From my understanding of both the 8 Limbed Path and the Koshas, it is that the Rajas, the intensity that is created through the practice at any level, needs to go somewhere. Rajas is the energy of action of doing! Thus, if the practitioner is not actively on an actual path, the Rajas built from the commitment to one step of the path, will essentially cause the Practitioner to consume themselves. Instead of using this energy to launch them into the next level – whether that be that of the 8 Limbs or to the next Kosha – they instead direct that Rajas to the step they are on and reinvent it to maintain the feeling of moving forward.

When I see practitioners blame Asana for their injuries, instead of meditating on how their minds propelled them to move in such a way, I also wonder if it is the lack of interest in remembering that the body is a container for Prana. That the goal of the asana is to become equanimous – where Rajasic and Tamasic energy of doing and not doing are so balanced that there is fluid Peace, Sattva. It should not matter what complication of the asana or vinyasa is practiced at a certain point because eventually all of that energy is directed within to the movement and stilling of Prana and the Mind in order to move to the next level of the Path.

In practice, this would be practicing Pranayama, Pratyahara, and Dharana while doing Asana according to Patanjali’s system. Or, seen from the vantage of the Koshas, it would be the process of engaging with Prana-maya, Mano-maya, and Vijnana-maya Koshas while engaging with the single-pointed practice of Asana. 

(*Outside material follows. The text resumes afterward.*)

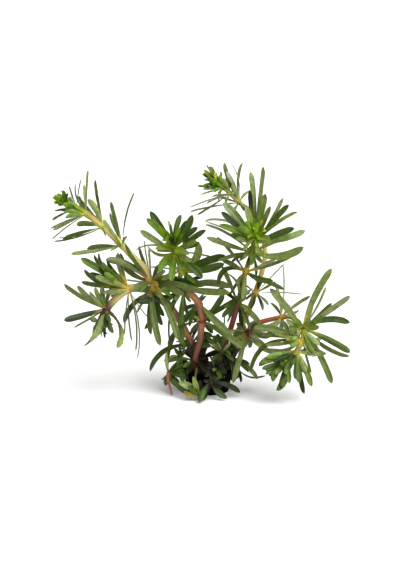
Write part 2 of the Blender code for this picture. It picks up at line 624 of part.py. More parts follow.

When the practitioner does not do this, they become bored or angry with the practice itself. Because the West does not support Guru culture, the student is not lovingly tapped on the shoulder by the Teacher and directed back to the practice. They are not reminded of the Origins of Yoga, of the texts. They are not reminded to simplify. The Ahamkara takes the lead and ensures the practitioner that their doubt is the way to the path. Thus, supported by their own misaligned Ahamkara, which is now attached to this frustration or boredom, they instead move tangentially.